The Great Write Way, Act Three: Where's the gun?
A place for Buffistas to discuss, beta and otherwise deal and dish on their non-fan fiction projects.
Well...my set-up is as follows. I may delete it in a few hours, but it no longer feels so important to keep the whole idea a secret:
Horatio Nelson dies of yellow fever in Jamaica at the age of 21. In his absence, though the British navy is still superior to the French, it's never able to attain the same level of complete dominance, and Napoleon is able to launch a successful invasion of England in 1805. A few weeks after the invasion, Arthur Wellesley (that would be Wellington to those of you who know him from our timeline) arrives home from a lengthy posting in India, and rather than turn himself in to the authorities he goes fugitive, linking up with a little band of soldiers who've escaped French captivity and eventually with 9-year-old runaway Queen Charlotte (because I conveniently kill off George III and Prinny in the aftermath of the invasion to make her the sovereign). Then, gradually, over the course of 4 books or so, our heroes build their strength and form unlikely alliances to take their country back. If I can write it right, the core of the story will be the sort of "Scooby Gang" (and, yes, I call them that in my notes and when talking them over with my CPs) that grows up around Wellesley, especially the close friendship and brothers-in-arms bond between him and one of the original escaped soldiers (which I guess makes the whole story as much of an Aubrey/Maturin riff as a Sharpe one...but I really don't worry about the derivative issue with long-established series where one of the authors is dead and the other is old enough to be my father and was already writing the series when I was in grade school).
I guess the only thing to do is keep going and figure out how to pitch this as "like Temeraire (and Sharpe and Aubrey/Maturin), but different" as opposed to "look at my completely cool and totally unique take on the Napoleonic-era adventure story!"
Susan, you have to write the book you want to write, not the book you think will sell. It sounds like you've put real love into your current book and to stop writing it because another book might be kind of like it is insane troll logic. I like alternate history. I'd have to be convinced to read alternate history with dragons. I read at least two mystery series in which the main character is a PI who sticks with a case no matter what. Aside from the same scenery, they're entirely different.
If you are that worried, push Charlotte more. That is your big original bit of alternative history, because I haven't really seen or read anything that focused on Charlotte. So if you are worried about the originality aspect, figure out how to use Charlotte more aggressively and prominently.
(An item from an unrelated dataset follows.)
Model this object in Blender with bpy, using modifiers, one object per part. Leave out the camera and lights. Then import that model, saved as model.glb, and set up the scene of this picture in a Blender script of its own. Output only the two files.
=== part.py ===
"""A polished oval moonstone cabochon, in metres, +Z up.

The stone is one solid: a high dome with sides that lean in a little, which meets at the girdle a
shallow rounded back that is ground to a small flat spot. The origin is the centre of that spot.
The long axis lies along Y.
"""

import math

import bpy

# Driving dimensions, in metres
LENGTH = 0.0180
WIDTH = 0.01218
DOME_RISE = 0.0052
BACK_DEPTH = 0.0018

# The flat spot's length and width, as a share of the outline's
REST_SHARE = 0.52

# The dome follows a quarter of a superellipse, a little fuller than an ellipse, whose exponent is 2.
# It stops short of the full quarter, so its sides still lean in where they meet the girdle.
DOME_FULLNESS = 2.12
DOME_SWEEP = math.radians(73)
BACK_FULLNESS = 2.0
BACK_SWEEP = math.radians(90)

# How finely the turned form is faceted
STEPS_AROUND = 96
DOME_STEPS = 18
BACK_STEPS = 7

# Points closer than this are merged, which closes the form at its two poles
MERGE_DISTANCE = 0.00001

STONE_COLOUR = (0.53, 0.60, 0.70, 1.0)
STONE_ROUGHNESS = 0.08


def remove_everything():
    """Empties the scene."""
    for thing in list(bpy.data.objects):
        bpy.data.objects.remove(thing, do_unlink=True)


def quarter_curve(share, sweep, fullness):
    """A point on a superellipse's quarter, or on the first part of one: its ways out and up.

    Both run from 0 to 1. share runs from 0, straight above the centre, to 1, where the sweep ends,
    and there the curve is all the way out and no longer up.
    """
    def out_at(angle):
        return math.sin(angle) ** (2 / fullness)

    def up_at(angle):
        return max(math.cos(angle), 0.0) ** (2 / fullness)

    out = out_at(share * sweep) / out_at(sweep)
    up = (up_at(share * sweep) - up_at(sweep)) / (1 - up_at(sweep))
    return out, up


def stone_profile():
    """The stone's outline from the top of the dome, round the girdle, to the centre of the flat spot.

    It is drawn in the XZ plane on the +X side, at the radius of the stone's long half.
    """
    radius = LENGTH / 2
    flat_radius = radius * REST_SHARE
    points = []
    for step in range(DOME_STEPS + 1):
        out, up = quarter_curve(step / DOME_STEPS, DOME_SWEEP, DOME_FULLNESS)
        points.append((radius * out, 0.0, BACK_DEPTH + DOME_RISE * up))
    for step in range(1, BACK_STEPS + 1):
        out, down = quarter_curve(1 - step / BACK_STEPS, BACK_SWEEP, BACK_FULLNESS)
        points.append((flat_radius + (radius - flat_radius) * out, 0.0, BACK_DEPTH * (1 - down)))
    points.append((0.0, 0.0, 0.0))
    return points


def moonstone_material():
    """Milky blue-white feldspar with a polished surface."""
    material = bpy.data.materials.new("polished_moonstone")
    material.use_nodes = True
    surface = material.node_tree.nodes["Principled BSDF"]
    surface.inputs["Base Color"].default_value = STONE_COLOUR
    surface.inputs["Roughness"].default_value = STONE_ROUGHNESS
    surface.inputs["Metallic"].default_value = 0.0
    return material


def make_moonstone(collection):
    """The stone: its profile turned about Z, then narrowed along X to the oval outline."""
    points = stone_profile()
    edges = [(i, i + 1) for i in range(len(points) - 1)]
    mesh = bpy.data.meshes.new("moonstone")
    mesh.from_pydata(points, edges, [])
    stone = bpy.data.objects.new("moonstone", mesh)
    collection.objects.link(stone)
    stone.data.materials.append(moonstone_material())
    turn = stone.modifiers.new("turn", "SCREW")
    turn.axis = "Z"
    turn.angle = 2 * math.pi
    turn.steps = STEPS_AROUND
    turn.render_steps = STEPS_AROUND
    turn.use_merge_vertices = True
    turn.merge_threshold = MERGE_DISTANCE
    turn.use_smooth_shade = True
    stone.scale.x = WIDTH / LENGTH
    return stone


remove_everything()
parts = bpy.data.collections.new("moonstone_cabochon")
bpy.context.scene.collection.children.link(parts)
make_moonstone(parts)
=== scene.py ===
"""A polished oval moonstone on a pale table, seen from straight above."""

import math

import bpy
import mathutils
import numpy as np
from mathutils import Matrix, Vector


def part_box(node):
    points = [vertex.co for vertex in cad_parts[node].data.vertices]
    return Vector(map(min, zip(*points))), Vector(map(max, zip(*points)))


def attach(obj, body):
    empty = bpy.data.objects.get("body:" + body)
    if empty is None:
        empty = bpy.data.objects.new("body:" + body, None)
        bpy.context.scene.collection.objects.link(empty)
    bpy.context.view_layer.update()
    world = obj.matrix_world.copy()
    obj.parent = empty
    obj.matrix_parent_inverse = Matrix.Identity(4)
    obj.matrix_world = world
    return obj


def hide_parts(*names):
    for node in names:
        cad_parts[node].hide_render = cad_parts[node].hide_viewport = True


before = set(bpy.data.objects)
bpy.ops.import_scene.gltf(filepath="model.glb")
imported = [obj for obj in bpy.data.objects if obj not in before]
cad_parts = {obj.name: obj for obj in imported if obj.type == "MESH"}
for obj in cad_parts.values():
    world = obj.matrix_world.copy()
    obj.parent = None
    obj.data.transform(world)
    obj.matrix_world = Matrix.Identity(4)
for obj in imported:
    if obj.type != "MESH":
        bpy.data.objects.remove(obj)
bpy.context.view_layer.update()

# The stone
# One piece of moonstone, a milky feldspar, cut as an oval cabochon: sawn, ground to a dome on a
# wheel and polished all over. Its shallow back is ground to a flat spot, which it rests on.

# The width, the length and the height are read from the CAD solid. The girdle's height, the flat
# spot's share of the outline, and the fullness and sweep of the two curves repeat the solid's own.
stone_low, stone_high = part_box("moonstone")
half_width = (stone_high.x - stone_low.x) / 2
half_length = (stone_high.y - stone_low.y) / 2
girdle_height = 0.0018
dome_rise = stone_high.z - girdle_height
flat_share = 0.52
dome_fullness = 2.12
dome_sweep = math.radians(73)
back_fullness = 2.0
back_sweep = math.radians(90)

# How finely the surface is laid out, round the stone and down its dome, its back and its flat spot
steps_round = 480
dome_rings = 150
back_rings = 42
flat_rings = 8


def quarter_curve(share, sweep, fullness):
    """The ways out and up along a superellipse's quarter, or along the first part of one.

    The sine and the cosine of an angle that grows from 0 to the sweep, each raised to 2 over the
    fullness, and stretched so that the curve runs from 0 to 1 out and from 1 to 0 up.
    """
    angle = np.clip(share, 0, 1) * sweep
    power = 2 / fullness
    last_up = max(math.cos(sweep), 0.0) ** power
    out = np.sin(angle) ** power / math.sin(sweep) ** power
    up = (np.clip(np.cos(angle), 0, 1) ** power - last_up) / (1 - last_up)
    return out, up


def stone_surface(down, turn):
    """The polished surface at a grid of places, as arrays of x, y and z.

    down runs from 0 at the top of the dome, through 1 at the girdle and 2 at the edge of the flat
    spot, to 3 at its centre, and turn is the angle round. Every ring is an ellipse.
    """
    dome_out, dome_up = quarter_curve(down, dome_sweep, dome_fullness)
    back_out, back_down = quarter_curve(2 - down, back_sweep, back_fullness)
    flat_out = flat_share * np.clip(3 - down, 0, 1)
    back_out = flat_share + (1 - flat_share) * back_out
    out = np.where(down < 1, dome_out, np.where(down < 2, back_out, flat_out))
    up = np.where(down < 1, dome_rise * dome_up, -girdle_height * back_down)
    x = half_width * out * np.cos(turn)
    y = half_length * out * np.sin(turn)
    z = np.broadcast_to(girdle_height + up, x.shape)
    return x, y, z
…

Well, I think she would become more prominent as the series goes on, particularly if it were to become successful enough that I could write beyond the four books or so I have planned and take her into her late teens and early 20's. I mean, there's only so much I can do with a little kid in what's primarily an adult military action-adventure story. I do like the idea of exploring what England might've looked like if Charlotte never died in childbirth and there was therefore never a Victoria. But this is Wellesley's story, really--it's the idea of having to give up his character that would most break my heart if I had to stop writing it. And I can only see myself writing him as a protagonist in an alternative history. If I were writing real world, he'd at most get a cameo. I have zero interest in writing biographical fiction (and I barely even read it), because I already know how it ends and I can't mess with his head by throwing him into situations he never had to face IRL.
That's the core of it. I don't want have to to stop throwing Arthur Wellesley into strange situations and using them to challenge his spicy brains and unravel his certainties. It's just too damn fun to mess with his head...
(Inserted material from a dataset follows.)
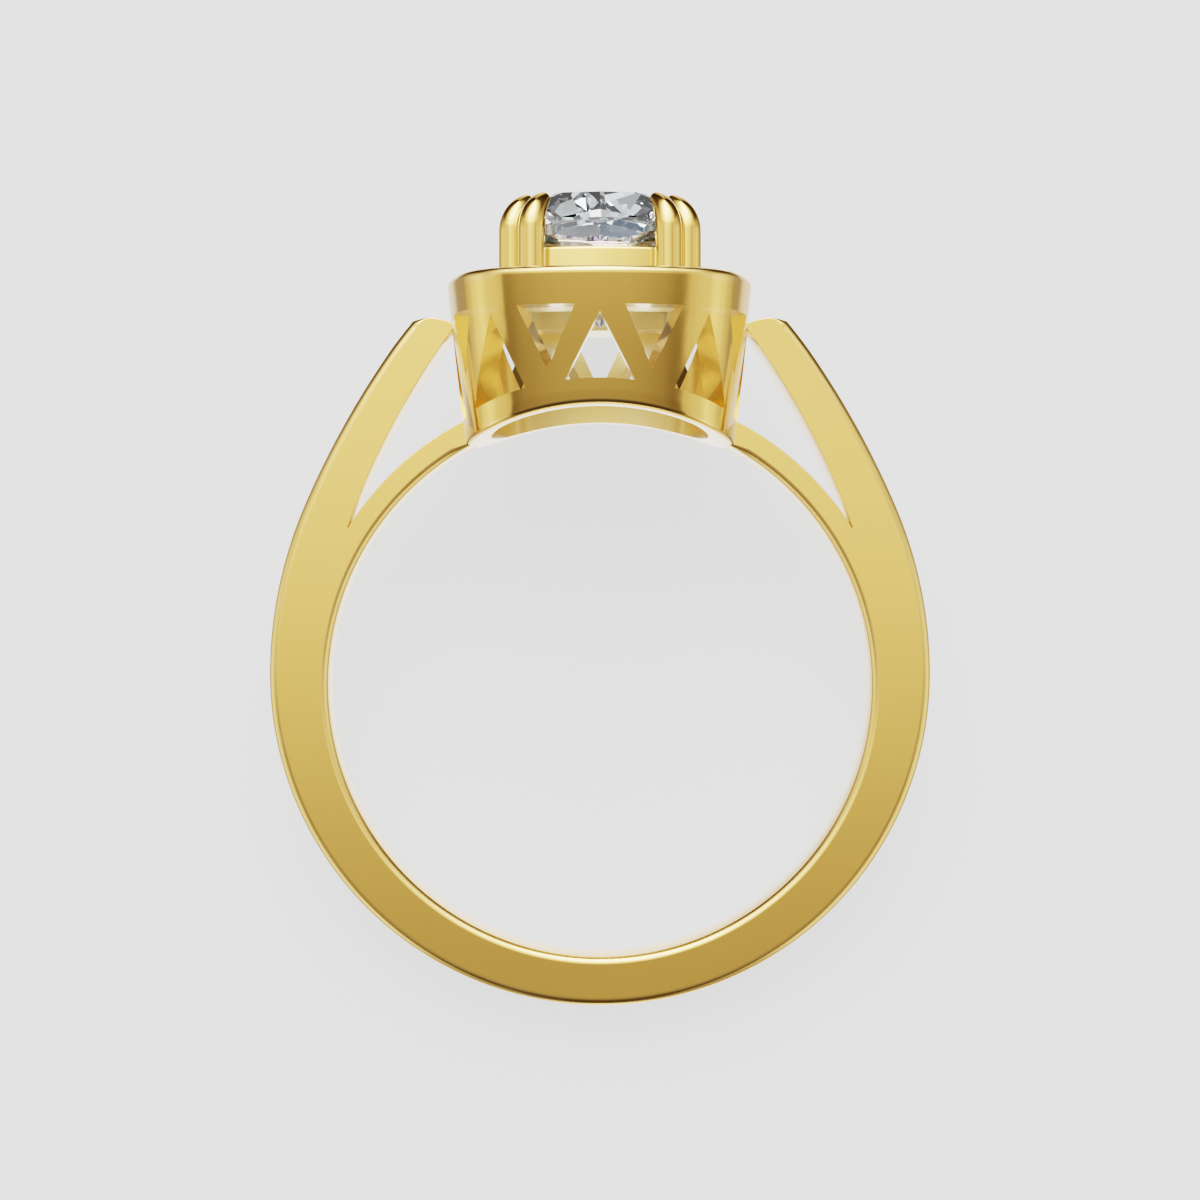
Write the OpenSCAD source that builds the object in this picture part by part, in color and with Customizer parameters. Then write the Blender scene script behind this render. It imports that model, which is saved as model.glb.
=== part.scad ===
// Halo ring in yellow gold, lying on its side as it rests by itself.
// It is drawn upright, with Z toward the stone, Y along the finger and the ring's centre at zero,
// and laid_down() then turns it onto the back edge of its band and of its gallery.

/* [Band] */
// Inside diameter of the finger hole
finger_d = 17; // [16.6:0.1:17.4]
// Width of the band along the finger
band_w = 1.8; // [1.6:0.1:2.2]
// Thickness of the band at the bottom
band_t = 1.53; // [1.4:0.01:1.7]
// Rounding of the band's edges
band_edge = 0.22; // [0.15:0.01:0.3]

/* [Shoulders] */
// Thickness of the thin rail under each slit
rail_t = 0.77; // [0.7:0.01:0.85]
// Radius of the slit's upper edge
slit_r = 24.57; // [24.4:0.01:24.7]
// Radius of the rounded end of each shoulder
shoulder_end_r = 1.7; // [1.6:0.05:1.8]

/* [Gallery] */
// Width across the halo's flats
halo_w = 9.62; // [9.5:0.02:9.8]
// Radius of the halo's bulged sides
halo_side_r = 8.2; // [7.8:0.1:9]
// Radius of the halo's corners
halo_corner_r = 2.3; // [2.1:0.1:2.5]
// Top of the halo deck above the finger hole
deck_top = 4.1; // [4:0.05:4.3]
// Thickness of the halo deck
deck_t = 1.15; // [1.1:0.05:1.3]
// Rounding of the deck's outer edge
rim_edge = 0.27; // [0.15:0.01:0.3]
// Diameter of the gallery at its foot
foot_d = 8.36; // [8.3:0.02:8.5]
// Thickness of the pierced wall
wall_t = 0.85; // [0.75:0.05:0.95]
// Windows round the gallery, point up and point down in turn
windows = 18; // [16:2:20]
// Width of a window that points up, at its sill
window_up_w = 2.04; // [1.8:0.02:2.1]
// Width of a window that points down, at its top
window_down_w = 1.78; // [1.6:0.02:1.9]

/* [Head] */
// Width of the centre stone across its flats
stone_w = 5.5; // [5.4:0.05:5.6]
// Depth of the centre stone
stone_depth = 4.06; // [3.95:0.01:4.1]
// Top of the centre stone above the deck
stone_top = 2.68; // [2.6:0.01:2.7]
// Top of the seat ring above the deck
seat_h = 0.87; // [0.8:0.01:0.95]
// Diameter of a claw's wire
claw_d = 0.83; // [0.75:0.01:0.9]
// Diameter of a claw's tip
claw_tip_d = 0.46; // [0.4:0.02:0.5]
// Distance of the claws from the stone's axis
claw_ring_r = 3.4; // [3.35:0.01:3.45]
// Angle between the two claws of a corner
claw_pair = 14.6; // [14.4:0.1:16]

/* [Halo stones] */
// Number of small stones in the deck
halo_stones = 20; // [16:4:20]
// Diameter of a small stone
small_d = 1.12; // [1:0.01:1.14]
// Distance of the stones' centres from the deck's outer edge
small_inset = 1.02; // [1:0.01:1.04]
// Gap between a stone and the metal round it
gap = 0.06; // [0.05:0.01:0.08]

/* [Hidden] */
$fn = 96;
GOLD = [0.85, 0.68, 0.3];
STONE = [0.86, 0.92, 0.96];

finger_r = finger_d / 2;
half_w = band_w / 2;
// Slack by which a cutter runs past what it cuts
over = 1;
// Step that keeps two cut faces out of one plane
step = 0.02;
// How far the claws and the seat ring run down into the deck
sunk = 0.3;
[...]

Susan. Really Really don't change your story because of what some other author does. Just don't. Heinlein used to say that there are really only three plots: boy meets girl and variants, the brave little tailor, and the man who learned better. There is of course an obvious feminist critique of the phrasing, but fundamentally he was right. There are NO original plots. It all lies in the execution. Is your writing style exactly the same as nemesis, the Dread Pirate Novik? Is your world building, your sense of what the times is like the same? Don't worry about superficial similarities.
Listen to the wisdom of Sondheim:
Every moment makes a contribution,
Every little detail plays a part.
Having just a vision's no solution,.
Everything depends on execution
Putting it together, that's what counts!
And you are doing just that! Don't worry about similarities between one sentence descriptions. Someone creative in marketing can come up with a new one sentence description.
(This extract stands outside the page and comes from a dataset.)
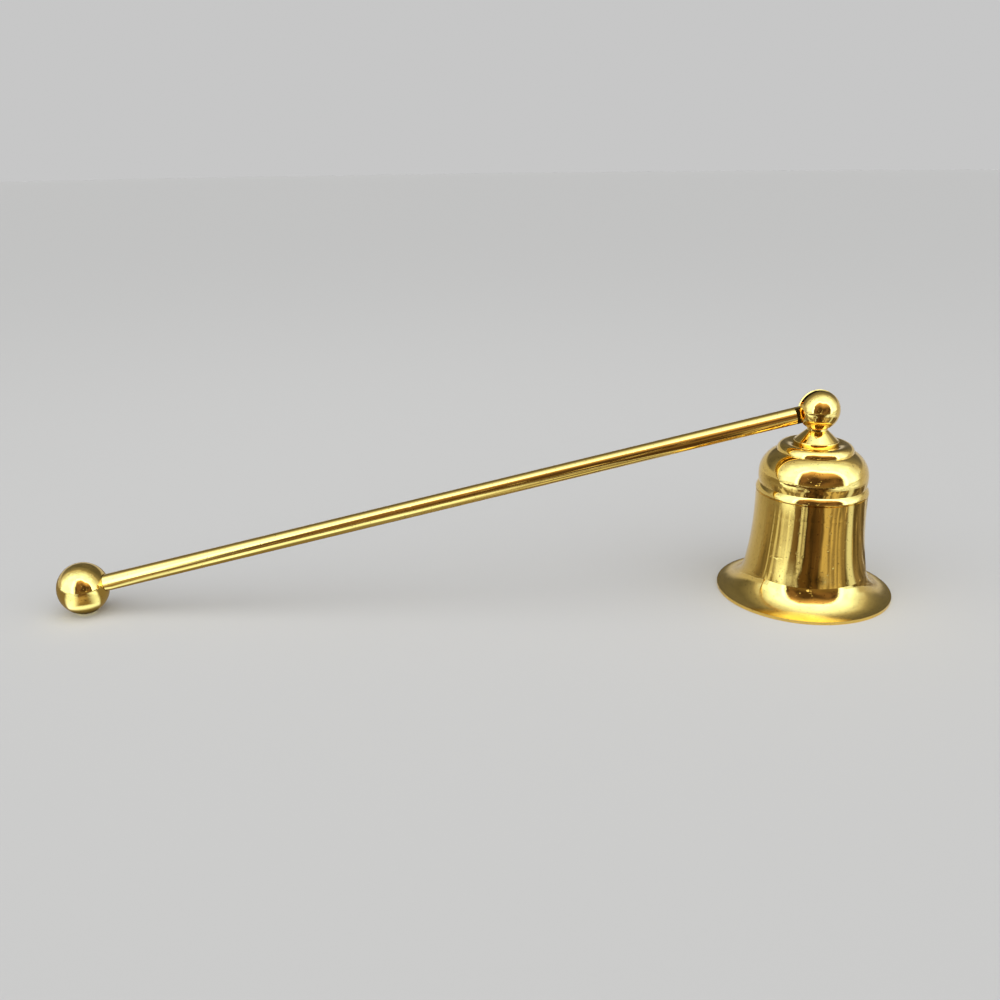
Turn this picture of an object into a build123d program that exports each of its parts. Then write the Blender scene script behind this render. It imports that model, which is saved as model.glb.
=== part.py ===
from build123d import *
from math import asin, cos, degrees, hypot, isclose, sin, sqrt
import os

# A bell shaped candle snuffer with a long hinged handle, all in turned and polished brass.
# Millimetres, +Z up. The origin is on the bell's axis, in the plane that the bell stands on.
# The handle runs towards -X and its end ball rests on the same plane, which is the rest pose.
# The handle turns about an axis along Y through the middle of the pivot ball.

# Bell, outside, from the rim up
rim_radius = 25.5
rim_edge_height = 0.9
rim_land_width = 1.0
flare_rise = 6.7
flare_top_step = 1.85
waist_radius = 15.95
waist_curve_rise = 19.5
waist_straight_rise = 4.9
bead_edge_height = 0.3
bead_proud = 0.1
seam_width = 0.35
seam_depth = 0.25
shoulder_rise = 1.7
shoulder_inset = 0.85
shoulder_bulge = 0.15
dome_inset = 0.5
dome_tuck_height = 2.3
dome_land_height = 0.5
dome_rise = 7.1
dome_width = 4.5
crown_groove_width = 0.15
cushion_edge_height = 0.1
cushion_round = 2.2
cushion_dip = 0.6
cushion_dip_margin = 0.15

# Bell, inside
wall = 1.3
crown_thickness = 1.9
crown_ledge_width = 3.5

# Finial: a foot, a cone and a slotted ball turned from one bar, with a stud below
foot_radius = 6.35
foot_edge_height = 1.3
foot_round = 0.3
cone_rise = 2.95
neck_radius = 2.9
neck_length = 0.55
pivot_ball_radius = 5.9
stud_radius = 2.0
stud_tail = 1.1
stud_chamfer = 0.4
crown_hole_clearance = 0.1

# Fixing inside the bell
washer_radius = 4.5
washer_thickness = 0.8
washer_clearance = 0.15
nut_across_flats = 7.0
nut_height = 3.2
nut_corner_drop = 0.35

# Hinge
pin_radius = 1.0
pin_running_clearance = 0.05
tongue_thickness = 1.5
tongue_side_clearance = 0.1
slot_floor_gap = 1.9
ear_edge_break = 0.25
shoulder_gap = 1.3

# Handle
handle_length = 220.0
rod_radius = 2.5
rod_edge_break = 0.25
end_ball_radius = 7.65
end_ball_half_length = 7.25
end_ball_let_in = 0.35
end_ball_seam = 0.15
stub_radius = 1.6
stub_length = 6.5
stub_end_gap = 0.5

# How far a cutting shape runs past what it cuts
overrun = 1.0

# Heights up the bell's axis
flare_top_height = rim_edge_height + flare_rise
waist_curve_top_height = flare_top_height + waist_curve_rise
bead_height = waist_curve_top_height + waist_straight_rise
shoulder_foot = bead_height + bead_edge_height
groove_height = shoulder_foot + shoulder_rise
dome_land_foot = groove_height + dome_tuck_height
dome_land_top = dome_land_foot + dome_land_height
dome_top = dome_land_top + dome_rise
cushion_edge_top = dome_top + cushion_edge_height
crest_height = cushion_edge_top + cushion_round
crown_height = crest_height - cushion_dip
crown_underside = crown_height - crown_thickness
cone_foot = crown_height + foot_edge_height + foot_round
neck_foot = cone_foot + cone_rise
neck_top = neck_foot + neck_length
pivot_height = neck_top + sqrt(pivot_ball_radius**2 - neck_radius**2)

# Radii that follow from the others
flare_top_radius = waist_radius + flare_top_step
bead_radius = waist_radius + bead_proud
groove_radius = bead_radius - shoulder_inset
dome_radius = bead_radius - dome_inset
dome_end_radius = dome_radius - dome_width
cushion_radius = dome_end_radius - crown_groove_width
crest_radius = cushion_radius - cushion_round
crown_seat_radius = foot_radius + cushion_dip_margin
crown_inner_radius = cushion_radius - crown_ledge_width

# The fixing, from the crown's underside down
washer_foot = crown_underside - washer_thickness
nut_foot = washer_foot - nut_height
stud_foot = nut_foot - stud_tail

# The slot in the pivot ball, and where the rod starts and ends along the handle
slot_width = tongue_thickness + 2 * tongue_side_clearance
slot_floor_height = pivot_height - rod_radius - slot_floor_gap
rod_start = pivot_ball_radius + shoulder_gap
seat_share = sqrt(1 - (rod_radius / end_ball_radius) ** 2)
seat_to_centre = end_ball_half_length * seat_share - end_ball_let_in
rod_end = handle_length - seat_to_centre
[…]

I feel pretty safe in saying, not that you were worried about this, but Naomi is not at all the type of person who would run around pointing fingers and accusing people of copying.
It all lies in the execution. Is your writing style exactly the same as nemesis, the Dread Pirate Novik? Is your world building, your sense of what the times is like the same?
Well, no, not at all. I'd even go so far as to say they're extremely different.
I feel pretty safe in saying, not that you were worried about this, but Naomi is not at all the type of person who would run around pointing fingers and accusing people of copying.
Yeah, I know. I'm more afraid everybody else will!
Heinlein used to say that there are really only three plots: boy meets girl and variants, the brave little tailor, and the man who learned better.
Wait. I thought the only three original stories were: Boy Meets Girl and variants, A Stranger Comes to Town, and The Quest.
Someone who has won awards retelling familiar tales, with a twist, of a writer a couple of generations older, and whose forte is retold fairytales often told me, "There are no original stories. None. Tell what you want, just make sure you tell it well."
(If I wanted to work at it I could get another told or tell in that sentence somewhere)
I had to have the "no original plots" talk with a friend several years ago. I told her, "The only ones who came up with original stories were the cavemen who told them first." That cheered her up.
The Brave Little Tailor could share elements with The Quest, but I think A Stranger Comes is more pervasive than The Man Who Learned Better, though the latter covers most of Aesop's Fables.
Does V of E have the same
Napoleon succeeded in invading England
thing that you do, Susan? I'm not familiar at all.